In art, literature and music, the word “motif” is often used to describe a salient, recurring element that has symbolic significance. Across artistic media, a motif is a small atomic unit that inspires everything else. In paintings, the motif could be a color, mood or message to be communicated. In music, a motif could be a set of notes, a melody or a rhythm. The great compositions and symphonies of the 19th and 20th centuries are masterpieces in which every note connected back to the motif.
A Motif Is Fundamental To Product Quality
In 1937, during the Spanish Civil War, Italian and German forces devastated Guernica, a small defenceless Spanish town. The bombing shocked and inspired many artists, including Pablo Picasso, who later painted a mural named after the desecrated village. The motif of Picasso’s work is the tragedy of war, and from a singular anti-war sentiment came a painting you could look at for hours because of its complexity — layers of symbolism, hidden images, bodies, animals and fire, all frozen in form on a massive canvas.

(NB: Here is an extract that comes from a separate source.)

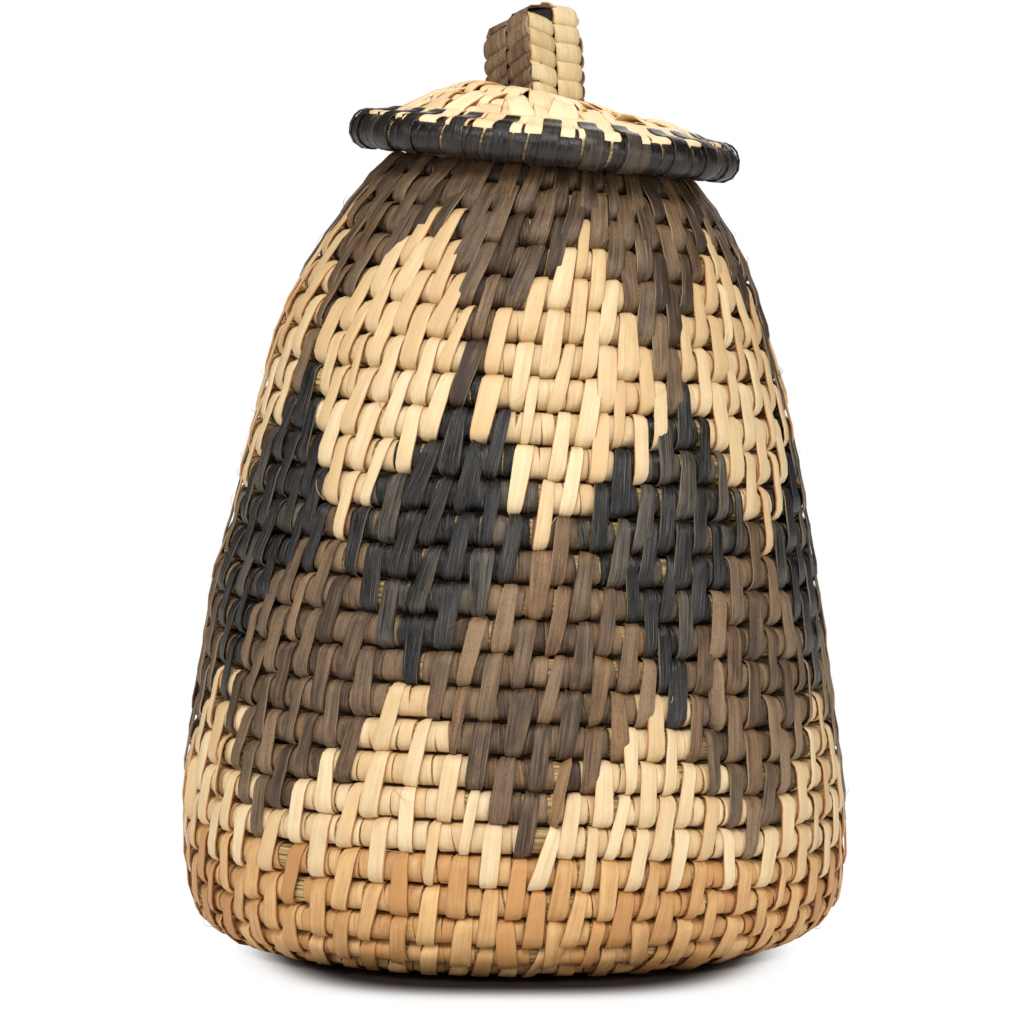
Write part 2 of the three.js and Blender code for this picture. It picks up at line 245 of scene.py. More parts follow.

Similarly, Beethoven’s Fifth Symphony is a classic example of the whole stemming from a single unit. The very first four notes of the symphony — three short, one long — are the genetic material from which the other thousands of notes stem. This motif is then transposed and transformed continuously through all four movements of the symphony. You can see this transformation in a visualization of the first movement, and follow how the motif gives the music a sense of unity and inevitability.